Gregor Blanco will start against right-handed pitchers
Manager Bruce Bochy will go with a platoon in left field. Gregor Blanco gets the starting assignment and will start against right-handed pitchers.
Blanco emerged into a solid Major League contributor last season. He was playing well in a part-time role, when the Melky Cabrera suspension occured. The Giants gave Blanco the starting job following Cabrera's departure.
In 2012, Blanco hit .244, with five home runs, 34 RBI, 56 runs scored and 26 stolen bases. Blanco was an outstanding defensive player throughout the season. He saved Matt Cain's perfect game and also made several excellent plays in the postseason.
Expect Blanco to get around 400 at-bats this year with Andres Torres getting between 200-250. Both Blanco and Torres can play multiple positions, so they can also fill in for Angel Pagan or Hunter Pence.
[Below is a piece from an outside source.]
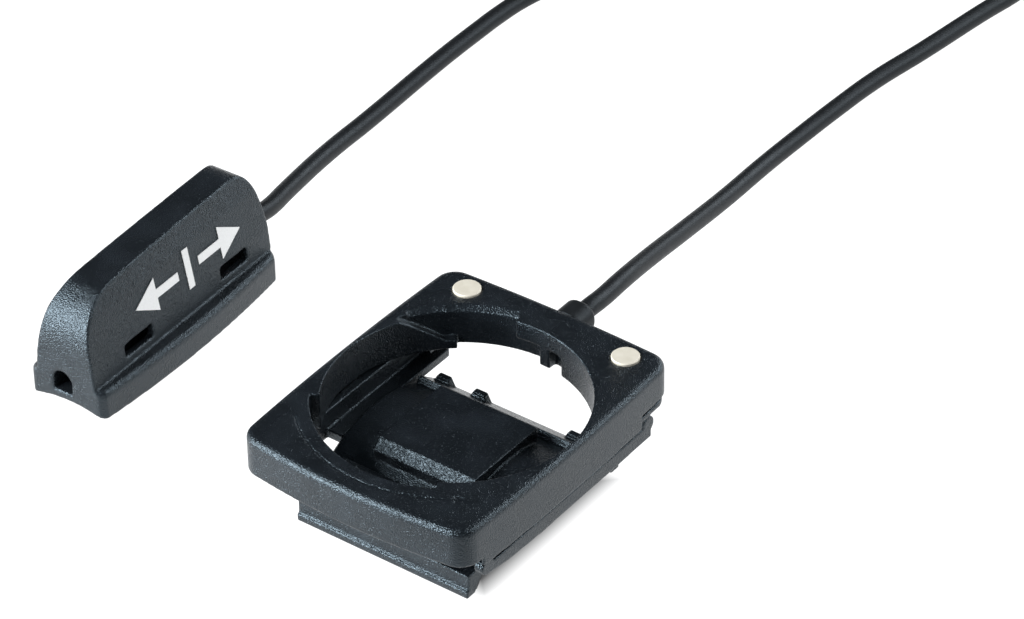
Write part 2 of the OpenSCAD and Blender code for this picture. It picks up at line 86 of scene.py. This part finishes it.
# route of the cable from the bracket to the coil, as in the CAD model
BRACKET_ROUTE = [
    (0.8, 26.7, -2.4), (0.8, 27.6, -2.4), (0.6, 31, -2.8), (-0.1, 36, -3.5),
    (-1.7, 44, -5.5), (-4.15, 57, -9), (-6.5, 70.5, -12.3), (-8.05, 83, -14.15),
    (-8.25, 92, -14.62), (-7.95, 100.7, -14.62), (-7.35, 110, -14.62),
    (-5.85, 120.5, -14.62), (-4.2, 134, -14.62), (-2.9, 143, -14.62), (-2.9, 150, -14.62),
    (-6, 157.2, -14.5), (-12, 162.6, -14.3), (-20, 165.1, -14.15), (-28, 165.6, -14.15),
    (-35, 165.55, -14.15)]
# route of the cable from the coil to the sensor, as in the CAD model
SENSOR_ROUTE = [
    (-52.2, 147, -11.8), (-52.4, 140, -12.1), (-53.3, 132, -13.3), (-55.1, 124, -14.4),
    (-57.6, 114, -14.62), (-60.2, 105, -14.62), (-61.8, 98, -14.62),
    (-62.24, 91.57, -14.62), (-62.23, 87.85, -14.62), (-62.13, 80.37, -14.62),
    (-61.8, 72.7, -14.62), (-61.27, 64.86, -14.53), (-60.61, 57, -14.2),
    (-60.26, 53.09, -13.91), (-59.72, 48.97, -13.5), (-58.94, 44.6, -12.95),
    (-57.92, 39.96, -12.29), (-56.78, 35.21, -11.57), (-55.54, 30.4, -10.77),
    (-55.15, 28.1, -10.27), (-55, 26.1, -9.82), (-54.96, 25.2, -9.7), (-54.93, 24.3, -9.7)]


def mm(x, y, z):
    return Vector((x * MM, y * MM, z * MM))


# ---- camera and light ----

# angles in degrees, and the distance, the slide across the view and the lens in millimetres
CAMERA_YAW = 37.04
CAMERA_PITCH = 36.58
CAMERA_ROLL = -1.0
CAMERA_DISTANCE = 601.5
CAMERA_SLIDE = (-7.05, -11.04)
CAMERA_LENS = 166.07
CAMERA_SENSOR = 36
# nearest and farthest thing the camera sees, in metres
CAMERA_CLIP = (0.01, 20)

# where the lights aim, and each light's name, place, panel size, watts and colour
LIGHT_TARGET = (-0.015, 0.01, -0.005)
LIGHTS = [
    ("key", (-0.28, -0.365, 0.31), (0.36, 0.28), 6, (0.95, 0.98, 1)),
    ("low", (-0.36, -0.45, 0.035), (0.4, 0.09), 5, (0.9, 0.96, 1)),
    ("side", (0.45, 0.30, 0.30), (0.4, 0.25), 2.2, (0.96, 0.98, 1)),
    ("rim", (0.15, 0.75, 0.32), (0.5, 0.25), 3, (0.9, 0.95, 1))]
AMBIENT_COLOUR = (0.8, 0.9, 1, 1)
AMBIENT_STRENGTH = 0.08

FLOOR_HALF_SIZE = 6.0
FLOOR_DROP = 0.00002
# metres towards the camera up to which the floor is white, and from which it is dark
FLOOR_WHITE_TO = 0.036
FLOOR_DARK_FROM = 0.056
FLOOR_DARK = 0.05
# half size of the shadow under the bracket, the width of its soft edge, and its light
SHADOW_HALF = (0.0125, 0.012)
SHADOW_EDGE = 0.003
SHADOW_DARK = 0.04


def make_camera():
    yaw, pitch, roll = (math.radians(a) for a in (CAMERA_YAW, CAMERA_PITCH, CAMERA_ROLL))
    level = math.cos(pitch)
    back = Vector((math.sin(yaw) * level, -math.cos(yaw) * level, math.sin(pitch)))
    right = Vector((math.cos(yaw), math.sin(yaw), 0))
    up = back.cross(right)
    rolled_right = math.cos(roll) * right + math.sin(roll) * up
    rolled_up = math.cos(roll) * up - math.sin(roll) * right
    slide = CAMERA_SLIDE[0] * rolled_right + CAMERA_SLIDE[1] * rolled_up
    place = CAMERA_DISTANCE * back - slide
    camera = bpy.data.objects.new("camera", bpy.data.cameras.new("camera"))
    bpy.context.scene.collection.objects.link(camera)
    axes = Matrix((rolled_right, rolled_up, back)).transposed()
    camera.matrix_world = Matrix.Translation(place * MM) @ axes.to_4x4()
    camera.data.sensor_width = CAMERA_SENSOR
    camera.data.lens = CAMERA_LENS
    camera.data.clip_start, camera.data.clip_end = CAMERA_CLIP
    bpy.context.scene.camera = camera


def area_light(name, place, size, power, colour):
    data = bpy.data.lights.new(name, "AREA")
    data.shape = "RECTANGLE"
    data.size, data.size_y = size
    data.energy = power
    data.color = colour
    light = bpy.data.objects.new(name, data)
    bpy.context.scene.collection.objects.link(light)
    light.location = place
    facing = Vector(LIGHT_TARGET) - Vector(place)
    light.rotation_euler = facing.to_track_quat("-Z", "Y").to_euler()


def make_studio():
    scene = bpy.context.scene
    scene.view_settings.view_transform = "Standard"
    world = bpy.data.worlds.new("studio")
    world.use_nodes = True
    background = world.node_tree.nodes["Background"]
    background.inputs["Color"].default_value = AMBIENT_COLOUR
    background.inputs["Strength"].default_value = AMBIENT_STRENGTH
    scene.world = world
    for light in LIGHTS:
        area_light(*light)


def make_floor():
    """Glowing white paper, dark at its near end for the bracket's front corner to reflect;
    painted shadow under it.
    """
    size = FLOOR_HALF_SIZE
    mesh = bpy.data.meshes.new("floor")
    z = FLOOR_Z - FLOOR_DROP
    corners = [(-size, -size, z), (size, -size, z), (size, size, z), (-size, size, z)]
    mesh.from_pydata(corners, [], [(0, 1, 2, 3)])
    floor = bpy.data.objects.new("floor", mesh)
    bpy.context.scene.collection.objects.link(floor)
    m = Nodes("floor_paper")
    yaw = math.radians(CAMERA_YAW)
    towards = m.add("ShaderNodeVectorMath", operation="DOT_PRODUCT")
    towards.inputs[1].default_value = (math.sin(yaw), -math.cos(yaw), 0)
    m.link(m.coords, towards.inputs[0])
    lit = m.spread(towards.outputs["Value"], 1.0, FLOOR_DARK, FLOOR_WHITE_TO, FLOOR_DARK_FROM)
    # how far a point is outside the shadow under the bracket
    place = m.add("ShaderNodeSeparateXYZ")
    m.link(m.coords, place.inputs[0])
    past_x, past_y = (
        m.math("SUBTRACT", m.math("ABSOLUTE", place.outputs[axis]), half)
        for axis, half in zip("XY", SHADOW_HALF))
    outside = m.math("MAXIMUM", past_x, past_y)
    # painted shadow: the floor's glow is dimmed to SHADOW_DARK under the bracket
    shadow = m.spread(outside, SHADOW_DARK, 1.0, 0, SHADOW_EDGE)
    lit = m.math("MULTIPLY", lit, shadow)
    m.set(Base_Color=(0.2, 0.2, 0.2, 1), Roughness=1.0, Specular_IOR_Level=0.0,
          Emission_Color=(1, 1, 1, 1))
    m.link(lit, m.shader.inputs["Emission Strength"])
    mesh.materials.append(m.material)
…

Torres is the other half of the left field platoon and will play mostly against left-handed pitching.
After helping the Giants win the 2010 World Series, Torres had a down year in 2011. He was then traded to the New York Mets, along with pitcher Ramon Ramirez, for Angel Pagan. Pagan was a key contributor to the Giants' 2012 world championship.
Torres is a fan favorite and has been welcomed back with open arms. He will get opportunities, but for now, Blanco is the primary starter.
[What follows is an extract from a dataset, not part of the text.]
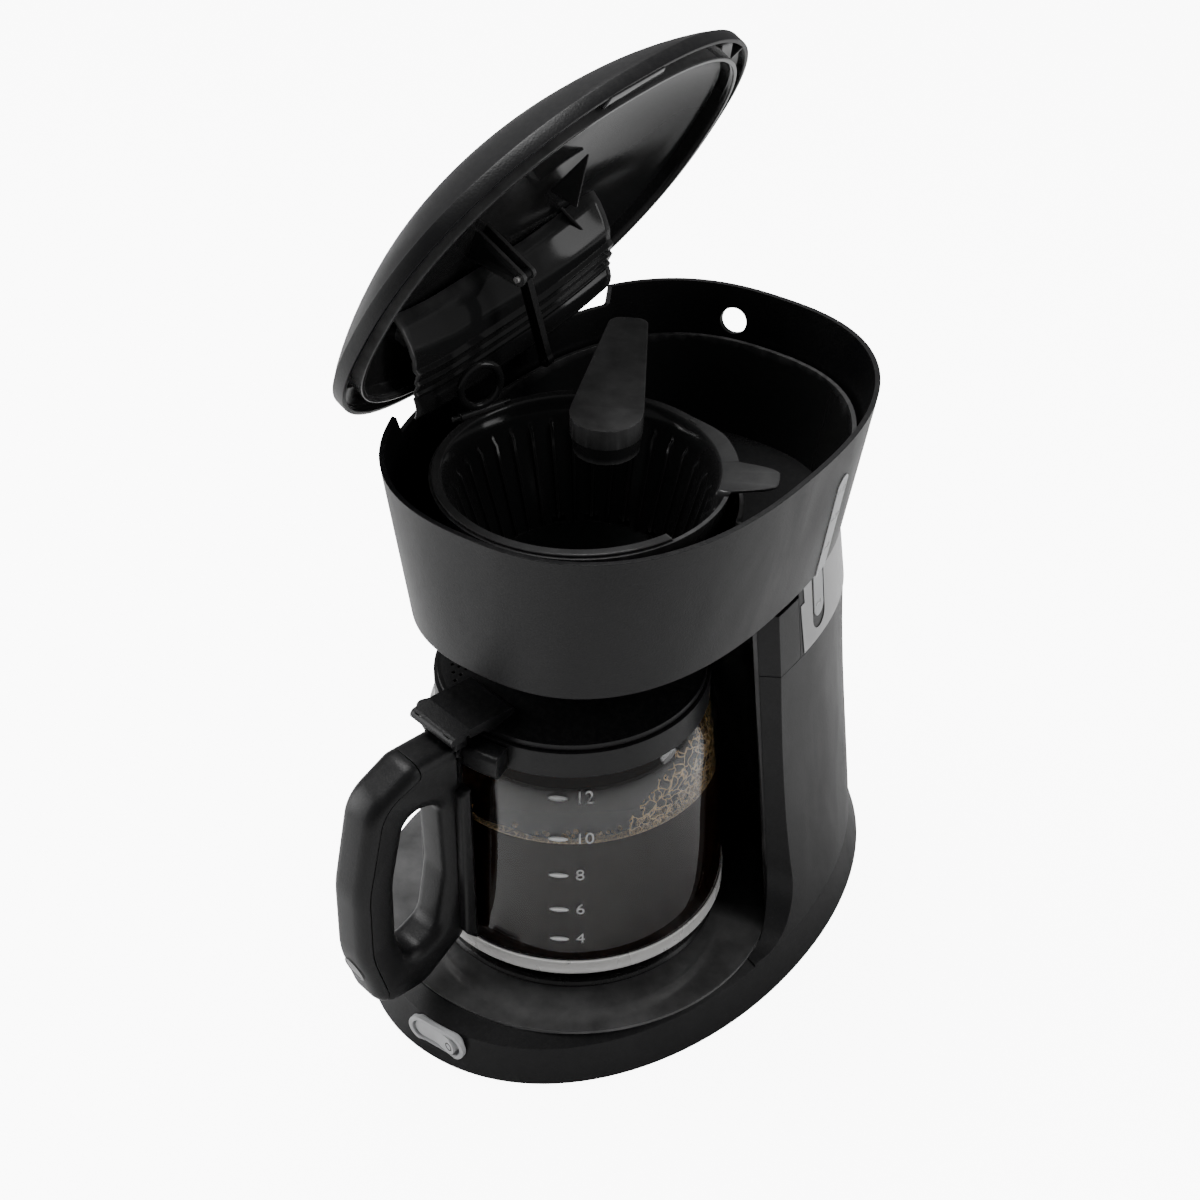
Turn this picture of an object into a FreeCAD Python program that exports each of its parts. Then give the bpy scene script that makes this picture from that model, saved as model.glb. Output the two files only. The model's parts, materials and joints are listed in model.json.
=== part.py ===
"""Drip coffee maker as a parametric FreeCAD document, in millimetres.

Frame: origin on the counter under the axis of the brew basket, +Z up, front towards -Y,
+X on the machine's right-hand side as seen from the front. The lid is modelled closed and
then stands open on its hinge, the pose in which the machine is filled.
"""
import FreeCAD, Part, Sketcher
import math
import os
import re
from FreeCAD import Placement, Rotation, Vector

SIZES = {
    # housing
    "wall": 2.4,
    "rim_height": 288.0,
    "rim_half_width": 95.6,
    "rim_half_depth": 127.0,
    "rim_middle": 43.0,
    "band_bottom": 210.0,
    "band_half_width": 83.5,
    "band_half_depth": 118.0,
    "band_middle": 41.0,
    "seam_height": 172.0,
    "base_half_width": 112.1,
    "base_half_depth": 157.2,
    "base_middle": 32.8,
    "crease_height": 21.0,
    "crease_inset": 6.5,
    "ledge_height": 28.0,
    "ledge_inset": 17.5,
    "base_bottom": 2.6,
    # bay for the carafe
    "bay_middle": -8.0,
    "bay_radius_low": 98.0,
    "bay_radius_high": 86.0,
    "liner_wall": 2.2,
    "floor_top": 27.6,
    "floor_bottom": 25.8,
    "floor_radius": 100.0,
    "floor_hole_radius": 66.0,
    "liner_height": 206.0,
    # feet and bottom plate
    "plate_bottom": 3.0,
    "plate_thickness": 2.4,
    "foot_radius": 9.0,
    "foot_height": 3.0,
    "centre_rest_radius": 12.0,
    "screw_head_radius": 3.2,
    "screw_head_height": 1.6,
    "screw_shank_radius": 1.5,
    # heating
    "plate_radius": 72.0,
    "plate_top": 31.5,
    "plate_skin": 1.2,
    "heater_radius": 45.0,
    "heater_width": 13.0,
    "heater_height": 9.0,
    "tube_radius": 3.5,
    "tube_bore": 2.4,
    # brew head
    "riser_east": -34.0,
    "riser_north": 80.0,
    "well_rim_height": 276.2,
    "well_rim_radius": 66.0,
    "well_floor": 203.0,
    "well_floor_radius": 48.5,
    "well_skin": 2.0,
    "deck_bottom": 212.0,
    "tank_bottom": 178.0,
    "tank_top": 262.0,
    "tank_skin": 2.0,
    # basket
    "flange_top": 278.0,
    "flange_thickness": 1.4,
    "flange_radius": 67.0,
    "basket_radius": 62.3,
    "basket_floor": 215.0,
    "basket_floor_radius": 44.0,
    "basket_skin": 1.6,
    # drip stop
    "drip_hole_radius": 6.0,
    "plunger_radius": 4.6,
    "plunger_tip": 191.0,
    # spout arm
    "arm_top": 299.3,
    "arm_bottom": 289.5,
    "arm_tip_east": 2.0,
    "arm_tip_north": 16.5,
    "arm_tip_radius": 16.5,
    "arm_tip_bottom": 281.0,
    # lid
    "lid_bottom": 288.4,
    "lid_half_width": 97.0,
    "lid_half_depth": 129.5,
    "lid_middle": 43.5,
    "lid_skin": 2.2,
    "lid_angle": 59.6,
    "hinge_east": -89.3,
    "hinge_height": 286.0,
    "hinge_pin_radius": 2.0,
    "ear_radius": 3.4,
    "hinge_front": 14.0,
    "hinge_back": 73.0,
    # carafe
    "carafe_middle": -8.0,
    "glass_skin": 2.2,
    "collar_bottom": 158.0,
    "collar_top": 172.0,
    "collar_radius": 65.5,
    "band_ring_radius": 75.2,
    "band_ring_bottom": 40.6,
    "band_ring_height": 8.5,
    "handle_angle": -12.3,
    "handle_thickness": 23.0,
    "handle_strip_width": 34.0,
    # switch
    "switch_height": 14.5,
    "switch_half_length": 15.2,
    "switch_half_height": 6.2,
    "rocker_tilt": 6.0,
    # cord gland
    "gland_radius": 7.0,
    "gland_bore": 3.6,
    "gland_height": 14.0,
    # water window
    "window_north": 78.0,
    "window_low": 185.0,
    "window_high": 267.0,
    "window_radius": 5.2,
}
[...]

Matt Cain will be the Giants' Opening Day starter.
As the San Francisco Giants get set to open the 2013 season, they have one goal in mind. The Giants want to defend their 2012 World Series crown.
The Giants have all of the main components of their 2012 team back and it all starts with pitching. The Giants' starting rotation of Cain, Bumgarner, Lincecum, Vogelsong and Zito is one of the best in all of baseball.
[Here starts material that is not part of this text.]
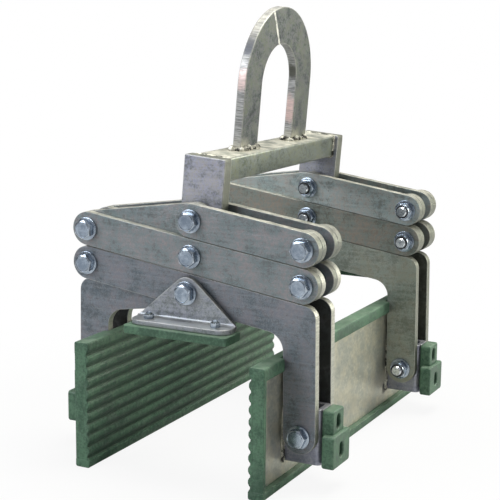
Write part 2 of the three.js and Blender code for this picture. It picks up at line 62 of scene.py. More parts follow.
MM = 0.001
SHARP_ANGLE = math.radians(26)
RIM_STEPS = 4
CORNER_STEPS = 6
ROUND_STEPS = 48
HEX_STEPS = 72
HOLE_STEPS = 32
BEAD_SIDES = 14
BEAD_PITCH = 2.4
BEAD_STEP = 0.6
BEAD_RIPPLE = 0.14
BEAD_BOW = 1.4
CHAMFER = math.radians(28)
HEX_SEAT = 0.95
HEX_STEP = 0.4
HEX_GROOVE = (0.965, 0.92)
HEX_SUNK = 0.35
# Wear attribute: exposure above 0, painted shade in seams and gaps below 0.
WEAR = "wear"
# Side attribute: cut rims on steel, painted shade in the rubber's grooves and slots.
SIDE = "side"
SURFACE = "surface"
WHITE = (1.0, 1.0, 1.0, 1.0)
BODIES = frame["record"]["behaviour"]["bodies"]
BODY_OF = {node: body for body, nodes in BODIES.items() for node in nodes}


class Slot(Enum):
    """The record's material slots."""

    PLATE = "steel_plate"
    BOLT = "steel_bolt"
    PAD = "pad_rubber"
    BUFFER = "buffer_rubber"


class Side(Enum):
    """A jaw, with the sign of its X."""

    RIGHT = 1
    LEFT = -1


class End(Enum):
    """A link frame, with the side along Y on which its bolt heads are."""

    FRONT = -1
    REAR = 1


# Outlines and surfaces


def arc(centre: Sequence[float], radius: float, start: float, end: float, count: int) -> Array:
    """Points on a circle: centre plus radius times (cos a, sin a), with a even from start to end.

    Args:
        centre: The circle's centre.
        radius: Its radius.
        start: First angle in degrees.
        end: Last angle in degrees.
        count: Number of points.

    Returns:
        The points, (count, 2).
    """
    angle = np.radians(np.linspace(start, end, count))
    return np.asarray(centre, float) + radius * np.stack([np.cos(angle), np.sin(angle)], axis=1)


def rounded(corners: Sequence, radii: float | Sequence[float], count: int = CORNER_STEPS) -> Array:
    """A polygon whose corners are arcs that touch both of their edges.

    Each arc starts radius times tan(turn / 2) before the corner, has its centre one radius to the inside of
    the turn, and runs through the turn in even steps.

    Args:
        corners: Corner points in order.
        radii: One radius, or one for each corner.
        count: Points on each arc.

    Returns:
        The closed outline, (corners * count, 2).
    """
    p = np.asarray(corners, float)
    r = np.broadcast_to(np.asarray(radii, float), len(p))[:, None]
    u = p - np.roll(p, 1, 0)
    v = np.roll(p, -1, 0) - p
    u /= np.linalg.norm(u, axis=1, keepdims=True)
    v /= np.linalg.norm(v, axis=1, keepdims=True)
    turn = np.arctan2(u[:, 0] * v[:, 1] - u[:, 1] * v[:, 0], (u * v).sum(1))[:, None]
    inward = np.stack([-u[:, 1], u[:, 0]], axis=1) * np.sign(turn)
    centre = p - u * r * np.tan(np.abs(turn) / 2) + inward * r
    first = np.arctan2(-inward[:, 1], -inward[:, 0])[:, None]
    angle = first + turn * np.linspace(0, 1, count)
    ring = np.stack([np.cos(angle), np.sin(angle)], axis=2)
    return (centre[:, None] + r[:, None] * ring).reshape(-1, 2)


def turned_round(loop: Array, anticlockwise: bool) -> Array:
    """A loop in the wanted sense, by the sign of the sum of x times next y less next x times y.

    Args:
        loop: Closed outline.
        anticlockwise: The wanted sense.

    Returns:
        The loop, or the loop reversed.
    """
    x, y = loop.T
    area = (x * np.roll(y, -1) - np.roll(x, -1) * y).sum()
    return loop if (area > 0) == anticlockwise else loop[::-1]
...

Durability has been a major asset for this group. Every one of these pitchers started over 30 games for the Giants last year. Continued good health from this group will go a long way to determining the Giants' fate in 2013.
The Giants' bullpen will again be without Brian Wilson, but they won it all without him last year. Sergio Romo will be the closer, and he can expect plenty of help from Jeremy Affeldt, Santiago Casilla, Javier Lopez and George Kontos.
Throughout the post season, in every series, the Giants showed the value of good defense. Once again, this is a squad that should be excellent defensively.
The offense will be led by Buster Posey and Pablo Sandoval. The top of the order is productive with Angel Pagan and Marco Scutaro. Nobody can expect the same production from Scutaro that he displayed for the Giants in 2012, but he's still a very solid offensive player.
The Giants are expecting bigger offensive contributions from Hunter Pence, Brandon Belt and Brandon Crawford. If they can deliver, this will be a strong lineup from top to bottom.
Guiding the ship will be manager Bruce Bochy. His calm demeanor enabled the Giants to weather the storm of injuries and suspensions last year. Bochy is now regarded as one of the best managers in baseball, and deservedly so.
GM Brian Sabean has also played a huge role in the Giants' success. His midseason acquisitions of Hunter Pence and Marco Scutaro energized the team for their second-half and postseason run.
The NL West will be very tough this year, as the Los Angeles Dodgers have the money to buy whatever they need and the Arizona Diamondbacks are a young and improving team.
The Giants are poised for another outstanding season, the key will be staying healthy and continuing to get the quality pitching the Giants are known for. If they accomplish these two things, there's no reason the Giants cannot have another parade down Market Street in San Francisco.